Die Kleine Anfrage der beiden Grünen landete richtigerweise beim Bundesverkehrsministerium, wo Staatssekretär Steffen Bilger (CDU) am 19. Januar dieses Jahres eine Antwort unterschrieb. Tenor: Es geht nicht. Die RWBA 2000 lassen solche deutsch-sorbischen Wegweiser schlichtweg nicht zu.

„Amtliche Bezeichnungen verwenden“

Hinter der sperrigen Buchstabenfolge verbergen sich die „Richtlinien für die wegweisende Beschilderung auf Autobahnen“ aus dem Jahr 2000. Diesem Papier zufolge, argumentiert Bilger, „ist für die Schreibweise der innerdeutschen Ziele die amtliche Bezeichnung zu verwenden“. Und die lautet im konkreten Fall eben Bautzen oder Hoyerswerda, nicht Budyšin oder Wojerecy. Insgesamt geht es um etwa 130 Wegweiser, die entlang der Autobahnen durch die Ober- und Niederlausitz deutsch und sorbisch zu beschriften wären.

Die Begründung des Ministeriums, warum das nicht geht, gab es fast im selben Wortlaut schon einmal. 2004 hatte sich Maria Michalk mit dem gleichen Anliegen an die damalige Bundesregierung gewandt – und blitzte genauso ab wie jetzt die beiden Grünen. CDU-Frau Michalk war seinerzeit die direkt gewählte Bundestagsabgeordnete aus dem Wahlkreis Bautzen. Ihre Partei war damals in Opposition zur rot-grünen Bundesregierung. Verkehrs-Staatssekretärin Iris Gleicke (SPD) schrieb 2004 an Maria Michalk: Zu viele Informationen auf Wegweisern könnten Autofahrer ablenken. Fast den gleichen Wortlaut verwendete jetzt CDU-Staatssekretär Steffen Bilger für sein Schreiben an die zwei grünen Abgeordneten. Zwischen beiden Antworten liegen 15 Jahre und ein politischer Wechsel. Die Mustertexte für Antworten auf bestimmte Fragen wechselten offenbar nicht.

Argumente überzeugen wenig

Damals war Maria Michalk unzufrieden mit der Antwort aus Berlin, jetzt sind es Annalena Baerbock und Stephan Kühn. Die CDU-Abgeordnete fand damals: „Ich hatte wenigstens den Willen zur schrittweisen Umsetzung entsprechend der finanziellen Möglichkeiten erwartet.“ Jetzt schreibt der Grüne Stephan Kühn: „Die Argumente der Bürokraten im Verkehrsministerium in Berlin gegen mehrsprachige Wegweiser auf Autobahnen sind wenig überzeugend.“ Und er verweist darauf, dass in Ländern wie Finnland oder Slowenien mehrsprachige Wegweiser auf Autobahnen gang und gäbe sind. Außerdem gibt es auch in Deutschland zweisprachige Schilder – wenn sich der darauf genannte Ort im Ausland befindet, wie Breslau/Wroclaw.

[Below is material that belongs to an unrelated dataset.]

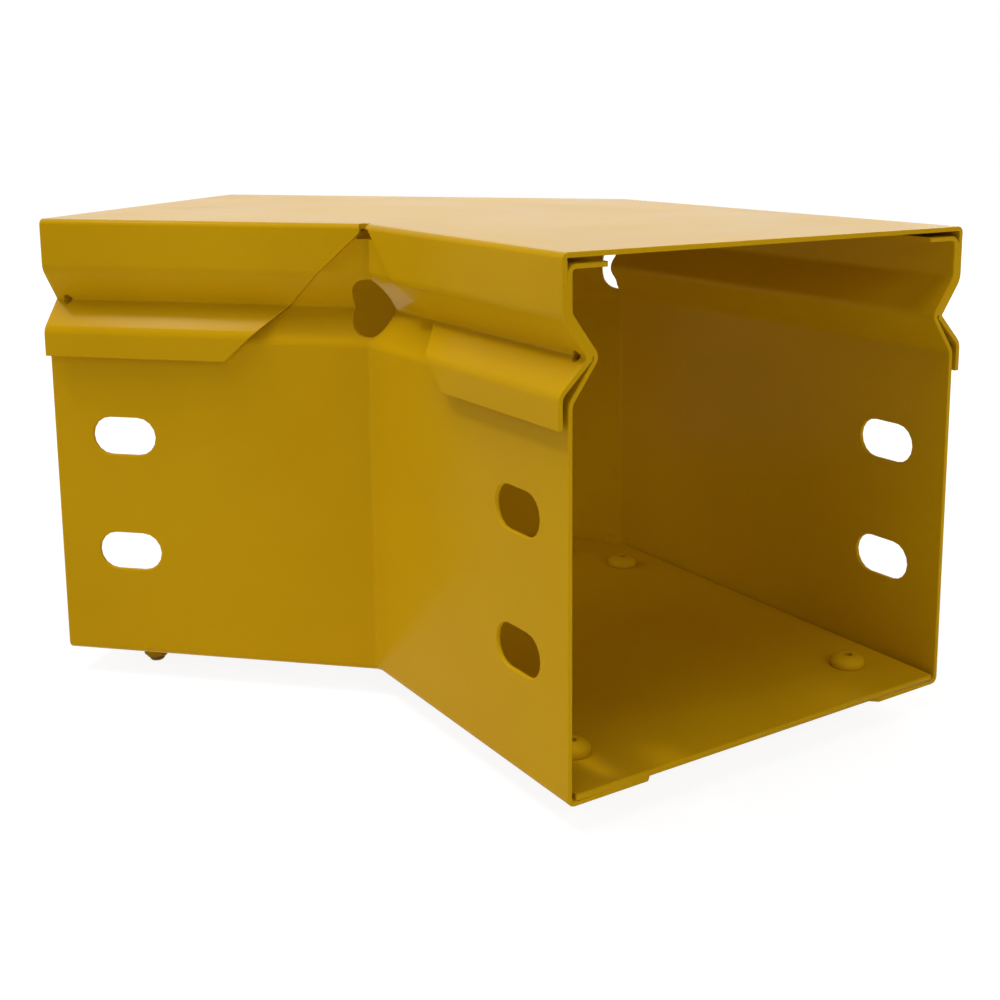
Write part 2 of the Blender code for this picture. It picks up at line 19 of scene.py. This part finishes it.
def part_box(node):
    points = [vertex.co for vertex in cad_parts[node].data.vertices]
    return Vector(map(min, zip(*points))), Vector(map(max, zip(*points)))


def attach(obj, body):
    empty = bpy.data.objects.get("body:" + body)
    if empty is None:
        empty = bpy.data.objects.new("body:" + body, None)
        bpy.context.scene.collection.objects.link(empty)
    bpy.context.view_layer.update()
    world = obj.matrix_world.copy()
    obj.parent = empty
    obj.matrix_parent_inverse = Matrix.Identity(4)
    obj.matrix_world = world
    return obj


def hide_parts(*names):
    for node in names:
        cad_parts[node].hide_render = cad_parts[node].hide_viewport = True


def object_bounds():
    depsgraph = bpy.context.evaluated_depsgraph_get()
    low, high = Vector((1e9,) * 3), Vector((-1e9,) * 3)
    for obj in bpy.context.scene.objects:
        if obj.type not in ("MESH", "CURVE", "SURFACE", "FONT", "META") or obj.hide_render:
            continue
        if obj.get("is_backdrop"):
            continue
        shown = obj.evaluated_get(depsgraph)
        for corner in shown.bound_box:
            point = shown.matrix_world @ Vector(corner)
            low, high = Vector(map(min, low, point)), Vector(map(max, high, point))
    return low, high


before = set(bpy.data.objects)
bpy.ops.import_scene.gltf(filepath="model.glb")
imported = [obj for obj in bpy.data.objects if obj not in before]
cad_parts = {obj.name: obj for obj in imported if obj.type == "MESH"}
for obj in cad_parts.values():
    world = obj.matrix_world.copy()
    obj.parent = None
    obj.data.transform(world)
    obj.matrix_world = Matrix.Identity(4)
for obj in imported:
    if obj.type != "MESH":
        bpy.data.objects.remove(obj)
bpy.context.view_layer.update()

LOG = logging.getLogger("raceway_elbow")
MM = 0.001
BODY = "root"
# Points nearer than this are one point, faces that turn less are one face, and an edge that turns
# more is a square one
WELD_MM = 0.002
FLAT_DEG = 3.5
SQUARE_DEG = 50.0


class Sheet(Enum):
    """The folded and flat sheets, by the name of their solid."""

    COVER = "cover"
    INNER_WALL = "inner_side_wall"
    OUTER_WALL = "outer_side_wall"
    FLOOR = "floor_plate"


class Slot(Enum):
    """The record's material slots."""

    COAT = "yellow_powder_coat"
    MANDREL = "coated_mandrel"


# The cover's folds are tighter, which leaves less room for the rounding of its cut edges
SHEARED_EDGES_MM = {Sheet.COVER: 0.22, Sheet.INNER_WALL: 0.36, Sheet.OUTER_WALL: 0.36,
                    Sheet.FLOOR: 0.36}


def linear(code: str) -> tuple[float, float, float, float]:
    """Turn an sRGB hex colour into linear values.

    Args:
        code: six hex digits, red first.

    Returns:
        Linear red, green and blue, and an alpha of 1.
    """
    values = []
    for start in (0, 2, 4):
        share = int(code[start:start + 2], 16) / 255
        values.append(share / 12.92 if share <= 0.04045 else ((share + 0.055) / 1.055) ** 2.4)
    return (*values, 1.0)


def add_node(tree: bpy.types.NodeTree, kind: str,
             settings: dict[int | str, object] | None = None,
             links: dict[int | str, bpy.types.NodeSocket] | None = None) -> bpy.types.Node:
    """Add a shader node with its settings and links.

    Args:
        tree: the node tree that takes the node.
        kind: the node's type.
        settings: values by input name, input number or property name.
        links: output sockets by the input name or number that they feed.

    Returns:
        The new node.
    """
    node = tree.nodes.new(kind)
    for key, value in (settings or {}).items():
        if isinstance(key, int) or key in node.inputs:
            node.inputs[key].default_value = value
        else:
            setattr(node, key, value)
    for key, socket in (links or {}).items():
        tree.links.new(socket, node.inputs[key])
    return node


def per_metre(pitch_mm: float) -> float:
    """Texture scale that repeats about once in the pitch, on coordinates in metres."""
    return 1.0 / (pitch_mm * MM)


def new_material(name: str) -> tuple[bpy.types.Material, bpy.types.NodeTree]:
    """Make an empty node material.

    Args:
        name: the finish's name.

    Returns:
        The material and its cleared node tree.
    """
    material = bpy.data.materials.new(name)
    material.use_nodes = True
    material.node_tree.nodes.clear()
    return material, material.node_tree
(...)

Wenig amüsiert waren damals und sind heute die Sorben. 2004 wertete Marko Kowar, damals Referent für wirtschaftliche und infrastrukturelle Angelegenheiten beim sorbischen Dachverband Domowina, die Ablehnung als Nichtanerkennung der sorbischen Sprache. Jetzt sagt Domowina-Chef David Statnik: „Wir hoffen auf ein Umdenken. Es geht schließlich um die Gleichwertigkeit und die Erhaltung der sorbischen/wendischen Sprache.“

David Statnik, Annalena Baerbock und Stephan Kühn bleibt ein Funken Hoffnung: Das Ministerium hat eine Neufassung der RWBA angekündigt.